In Pirkei Avos, two words are used to describe the final judgement to which all human beings are subjected: "din" and "cheshbon". The first, literally meaning "judgement", is explained to be a simply tally of one's credits and demerits. Expressed simply, if one does a mitzvah, he or she receives a plus; if one does a sin, he or she receives a minus. The latter term, meaning "accounting" is a more complex calculation. One's score in the cheshbon is not only a function of what one does or does not do, but also of what one could have done. If one learns for an hour and spends an hour doing an arbitrary activity of nil value, he receives reward for that hour, but if he had the opportunity and ability to learn for the two full hours, he loses credit in his cheshbon. If one, for whatever reason, could not have been expected to learn for any more than one-and-a-half of those two hours, he is penalized less than the first person would be. Granted, this is a vast oversimplification of the concepts, but with that in mind, it expresses my point clearly.

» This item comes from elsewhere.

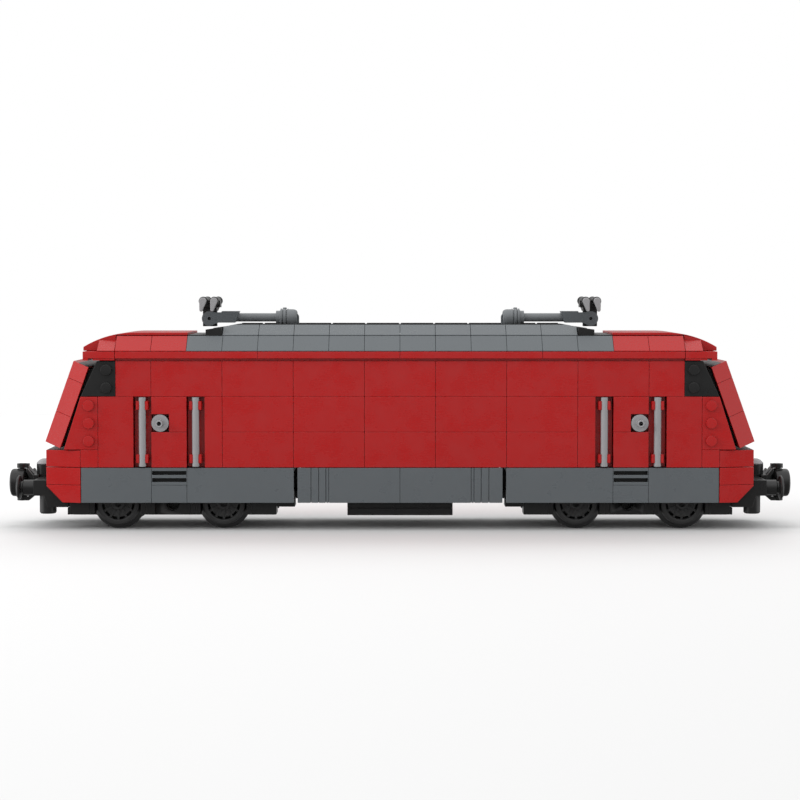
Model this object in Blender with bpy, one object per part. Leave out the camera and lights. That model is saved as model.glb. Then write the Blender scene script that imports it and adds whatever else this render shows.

One of the primary reasons why I created my first two blogs was actually with this in mind. The first time, I created a blog to improve my cheshbon indirectly, by being more aware of it. The second time, I created a blog to affect my cheshbon. Even when I could not move myself to engage in some worthwhile activity, if I could at least write about engaging in worthwhile activities, I could perhaps glean value in that manner. This blog is somewhat similar to the second, although perhaps a bit broader in scope, and therefore also vaguely analogous to the first. Rather than just thinking thoughts that I hope are of value, perhaps by writing them down I can better integrate them into my life.

Welcome to the antechamber. I can't guarantee that anything interesting will be going on here, but if you'd like to sit and wait, also, you're welcome to.